Motivation–that raw instinct that determines what we do, or don’t do—is the key to allowing us to connect emotionally with a person.
When writing characters, then, you may have a protagonist who is a bit of a jerk because he bullies his younger brother sometimes. You give us a scene where we see him doing it–and hurrah, you’ve shown us, instead of telling us. But if we don’t know why he does it–if all we see is that he bullies his brother–then we don’t empathise with him. You don’t have anything you can latch on to, and say, “I understand why he’s acting this way.” And that’s a key opportunity to connect with your reader, lost.

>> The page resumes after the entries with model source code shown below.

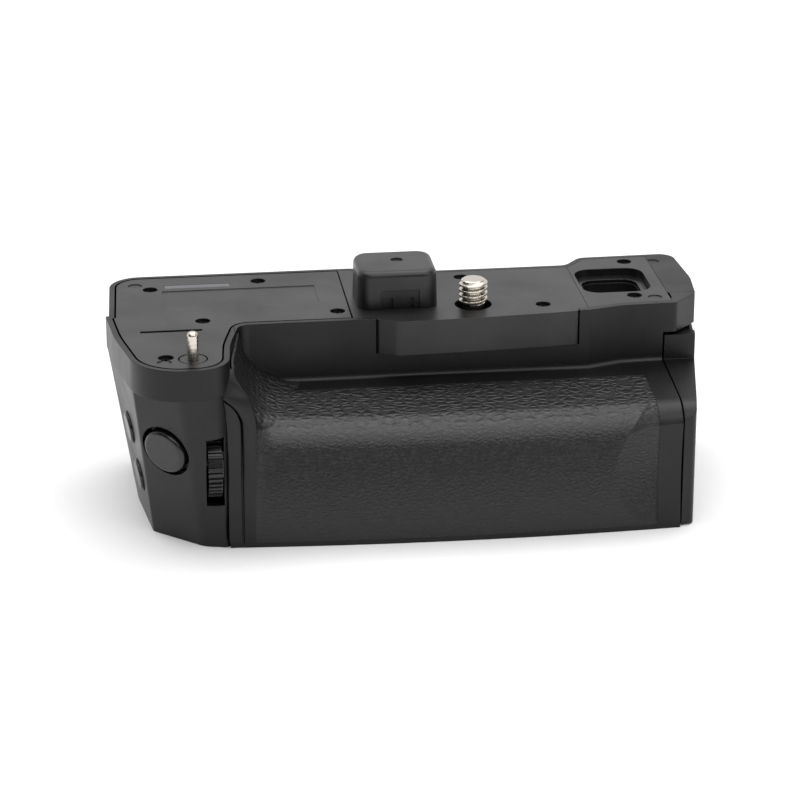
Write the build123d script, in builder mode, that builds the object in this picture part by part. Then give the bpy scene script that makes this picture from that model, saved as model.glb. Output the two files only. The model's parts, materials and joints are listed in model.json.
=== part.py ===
from build123d import *
import os
from math import atan2, cos, degrees, pi, radians, sin

# Battery grip for a mirrorless camera, in millimetres.
# The origin is on the tripod screw's axis, in the plane that the grip stands on.
# +X runs to the battery door, -Y to the leather side, +Z to the camera.
os.makedirs("parts", exist_ok=True)

# Heights of the body
deck_z = 44.0
band_z = 37.0
ledge_z = 30.3
ridge_z = 28.0
block_z = 36.0

# Places of the body's faces and seams
wall_y = -7.0
ridge_y = -28.5
split_y = 2.1
rear_y = 27.5
recess_y = 23.6
seam_x = -54.1
door_x = 42.4
leather_end_x = 37.1
deck_left_x = -27.7
deck_right_x = 25.1
cover_end_x = 44.55
block_left_x = -22.5
block_right_x = 22.8
recess_left_x = -20.0
end_x = 51.9

# Walls and clearances
shell = 1.8
upper_wall = 2.5
rim = 1.3
cover_t = 2.0
base_t = 1.5
leather_t = 0.8
fit_gap = 0.1
move_gap = 0.35
run_gap = 0.05

# Tripod screw, its gear and the fixing wheel
screw_r = 3.175
screw_top = 6.0
spindle_r = 2.6
neck_r = 2.4
thread_low_z = deck_z + 0.3
gear_module = 0.5
screw_teeth = 15
wheel_teeth = 41
gear_t = 2.6
wheel_r = 10.5
wheel_knurls = 48
axle_r = 1.5
socket_depth = 4.6
gear_distance = gear_module * (screw_teeth + wheel_teeth) / 2

# Guide pin
pin_x = -64.2
pin_y = -26.7
pin_r = 1.22
pin_top = 6.2
pin_seat_r = 1.05
pin_shoulder_z = deck_z + 0.2

# Connector and its cap
cap_x = -16.9
cap_y = 6.4
cap_length = 18.0
cap_width = 15.6
cap_height = 8.6
cap_wall = 1.6
plug_length = 11.0
plug_width = 6.4
plug_height = 6.2

# Battery bay, a little larger than the battery
bay_length = 61.5
bay_width = 39.2
bay_height = 20.2
bay_floor_z = 5.0
bay_front_y = -24.6
tray_t = 0.8
roof_t = 0.6
bay_top_z = bay_floor_z + bay_height
bay_back_y = bay_front_y + bay_width
bay_left_x = door_x - 0.4 - bay_length

# Chassis over the bay, the gears on it and the recess behind them
chassis_t = 1.6
chassis_z = bay_top_z + roof_t + fit_gap
chassis_top_z = chassis_z + chassis_t
gear_z = chassis_top_z + 1.5
gear_top_z = gear_z + gear_t
recess_z = gear_top_z + 0.3 + shell
wheel_z = recess_z + 0.5
wheel_top_z = deck_z - cover_t - 1.6

# Battery door
door_gap = 0.35
door_top_z = 36.3
door_wall = 1.6
hinge_x = door_x + 1.9
hinge_y = rear_y - 2.1
hinge_r = 1.7
hinge_pin_r = 0.7

# Controls
shutter_r = 5.2
shutter_hole_r = 6.1
shutter_travel = 0.9
end_button_r = 3.4
end_button_hole_r = 3.75
end_button_travel = 0.6
dial_r = 7.5
dial_t = 3.0
dial_ribs = 36
dial_x = -60.2
dial_z = 18.9
dial_proud = 1.8
dial_axle_r = 1.0
rear_dial_x = -66.0
af_x = -47.0
af_z = 30.0
af_r = 3.6
af_travel = 0.6
stick_x = -47.0
stick_z = 15.0
lever_x = -64.0
lever_z = 34.0
lever_travel = 3.0

# Deck outline: corner points and their radii
deck_points = [
    ((-81.7, split_y), 0.0),
    ((-80.4, -11.5), 70.0),
    ((-75.7, -33.9), 11.5),
    ((-57.0, -33.9), 7.3),
    ((-55.8, -19.0), 40.0),
    ((-53.0, wall_y), 3.0),
    ((deck_right_x, wall_y), 4.0),
    ((33.0, -5.0), 10.0),
    ((45.3, -4.6), 1.5),
    ((50.8, 1.2), 1.5),
    ((end_x, 11.5), 20.0),
    ((50.9, 28.8), 3.5),
    ((29.0, 28.4), 3.0),
    ((deck_right_x, recess_y), 3.0),
    ((recess_left_x, recess_y), 3.0),
    ((recess_left_x - 4.0, rear_y), 3.0),
    ((-79.9, rear_y), 7.0),
    ((-81.0, split_y), 0.0),
]

# Control corner below the band: its outline under the band and at the base
corner_top = [
    ((-81.6, split_y), 0.0),
    ((-77.2, -25.6), 1.2),
    ((-67.2, -33.8), 4.0),
    ((-57.0, -33.8), 7.0),
    ((-56.2, split_y), 0.0),
]
corner_base = [
    ((-75.8, split_y), 0.0),
    ((-73.4, -16.6), 1.2),
    ((-62.8, -26.2), 4.0),
    ((-57.1, -27.6), 1.0),
    ((-56.2, split_y), 0.0),
]

# Rear casing below the deck: its outline under the band and at the base
rear_top = [
    ((-80.4, split_y), 0.0),
    ((door_x, split_y), 0.0),
    ((door_x, rear_y), 0.0),
    ((-79.5, rear_y), 7.0),
]
rear_base = [
    ((-75.0, split_y), 0.0),
    ((door_x, split_y), 0.0),
    ((door_x, rear_y), 0.0),
    ((-74.6, rear_y), 7.0),
]

# Front face of the grip: three points of its gentle bulge
front_arc = [(-60.0, -27.5), (-4.0, -30.3), (52.0, -28.4)]
strip_left_x = -57.1
shelf_slope = (ledge_z - ridge_z) / (wall_y - ridge_y)
front_limit_y = -40.0
ridge_fillet = 6.0
ledge_fillet = 1.0

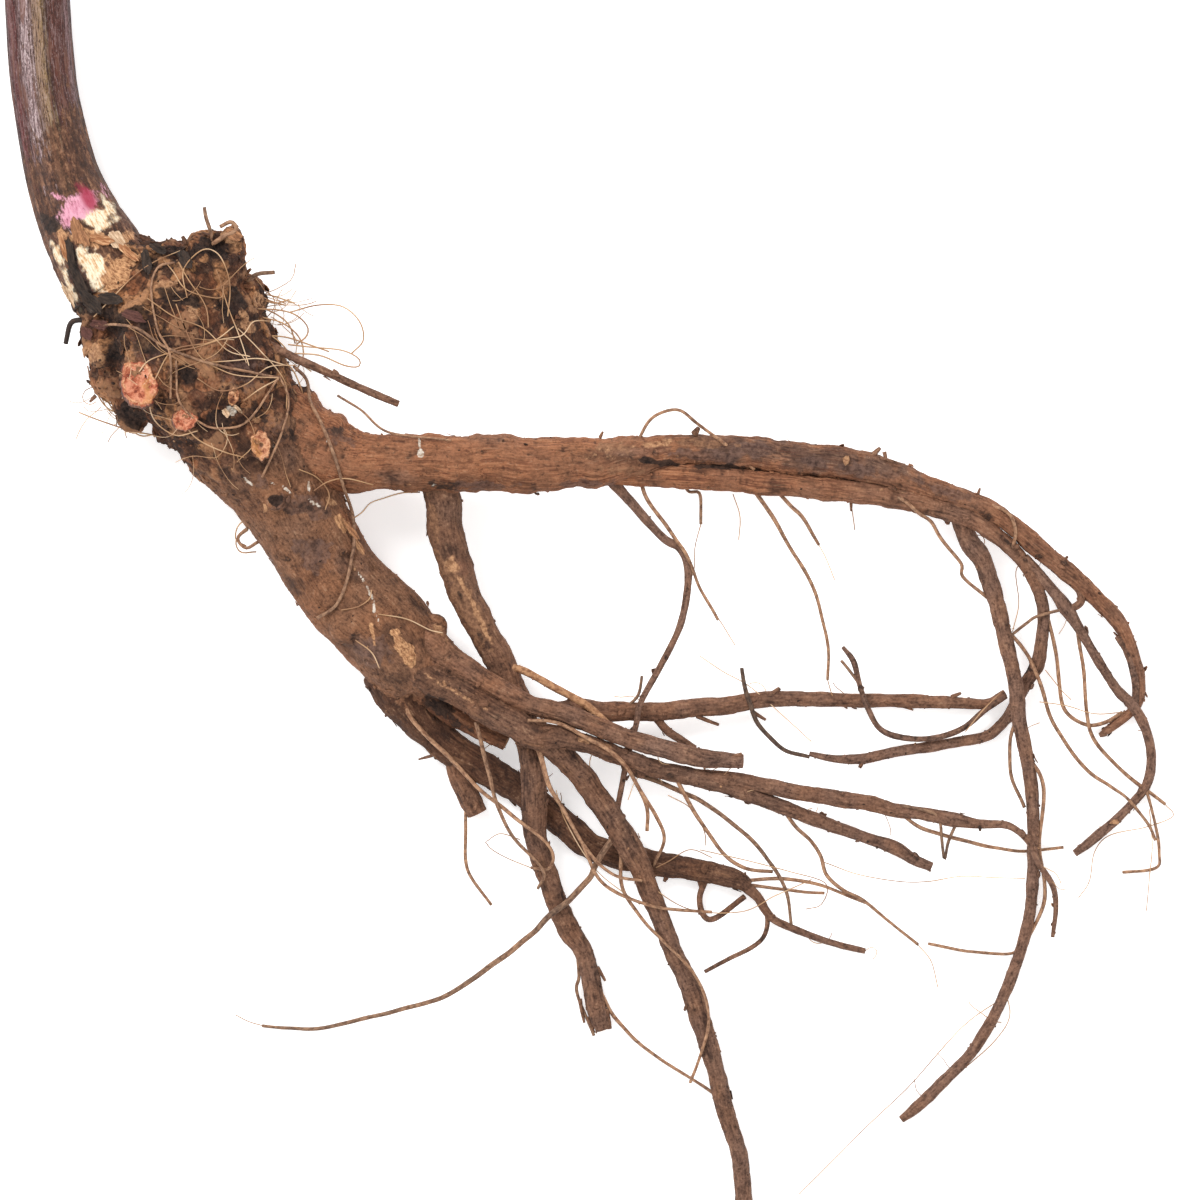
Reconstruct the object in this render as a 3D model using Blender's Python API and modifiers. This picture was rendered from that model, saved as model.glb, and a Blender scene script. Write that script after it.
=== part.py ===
"""Black cohosh root lying on its side: a knobbly rootstock with its roots and rootlets, and its stem's stub.

The routes of the roots are drawn on a square plan seen from above. A point of a route is
(right, down, height, radius), all four in plan units, and one plan unit is 0.2 mm.
"""

import math

import bmesh
import bpy
import numpy as np
from mathutils import Matrix, Vector, noise

PLAN_WIDTH = 0.240              # metres, the side of the square plan
PLAN_SQUARES = 1200             # plan units along that side
UNIT = PLAN_WIDTH / PLAN_SQUARES
PLAN_MIDDLE = (587.0, 600.0)    # the plan point that stands over the origin
NODE_GAP = 0.0003               # metres left between the stem and the socket it sits in
THINNEST_RADIUS = 1.6           # plan units, so that no rootlet is under 0.6 mm thick

CROWN_VOXEL = 0.0016            # metres, the grain of the rootstock's fused body
CROWN_TRIANGLES = 2500
BARK_WAVE = 26.0                # plan units between the lumps of the bark
BARK_HEIGHT = 4.2               # plan units, how far those lumps rise
THICK_LEVEL = 2                 # curve bevel levels: 8 sides round a woody root
THIN_LEVEL = 0                  # 4 sides round a rootlet
WOODY_SLACK = 1.7               # plan units that a woody root's rod may stray from its smooth line
THIN_SLACK = 1.7                # plan units that a rootlet's rod may stray
STUB_LEVEL = 3                  # 10 sides round a scar or a cut stub
STEM_LEVEL = 6                  # 16 sides round the stem
CUTTER_DEPTH = 0.020            # metres, the floor cutter's thickness

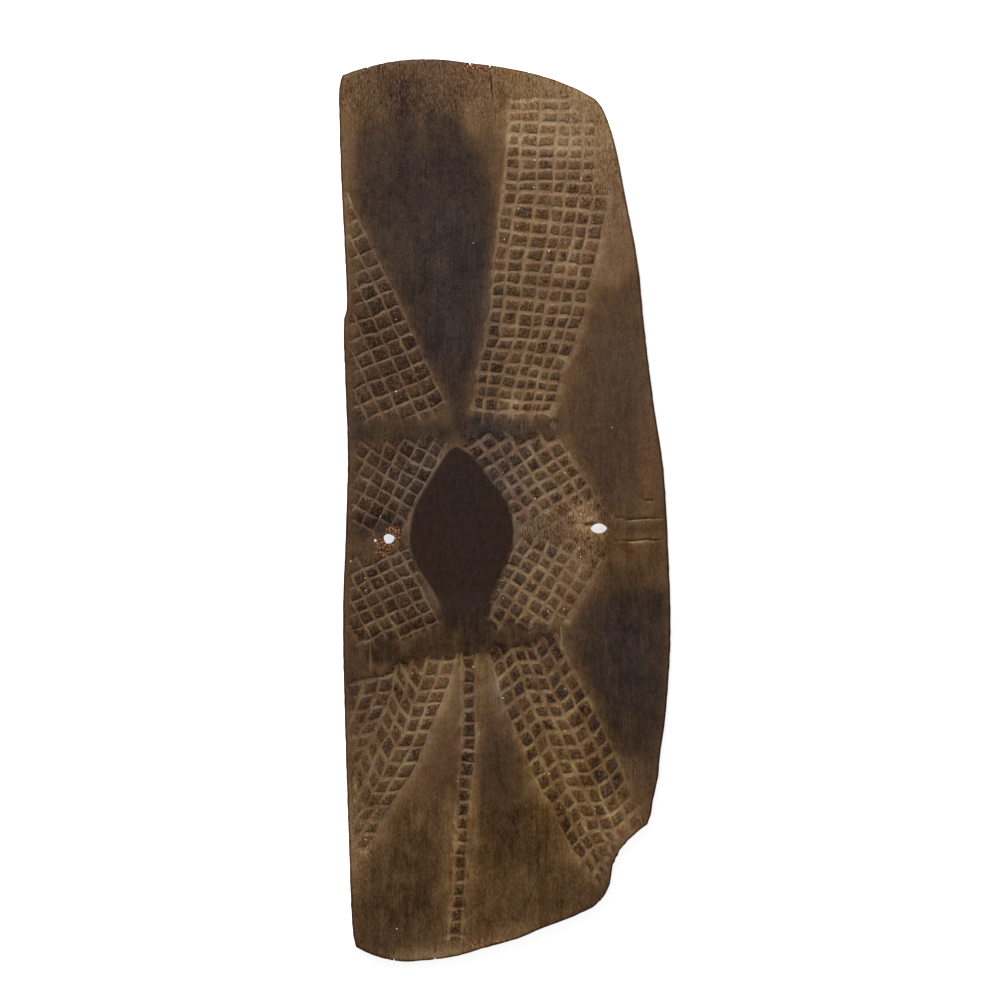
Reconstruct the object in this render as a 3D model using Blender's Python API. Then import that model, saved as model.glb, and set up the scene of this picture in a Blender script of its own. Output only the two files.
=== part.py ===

Conversely, you might have a protagonist who’s a rather good guy. Helps little old ladies across the street, and all that. And to show this, you have a scene where he puts his life at risk to rescue a runaway pram, then returns it to a weeping and grateful mother. Without giving us his motivation, it feels like a cheap and easy method to win our regard for him. But if you provide the reader with his motivation–he lost a loved one because bystanders did nothing to help them–it provides an element that intersects with our own lives. For who hasn’t feared losing someone they care about? And who doesn’t know the regret of wishing they, or someone else, had acted at a particular point in time?
Don’t just show us the who, the what, and the how. Give us the why.
And then, perhaps, we will start caring about your characters as much as you do.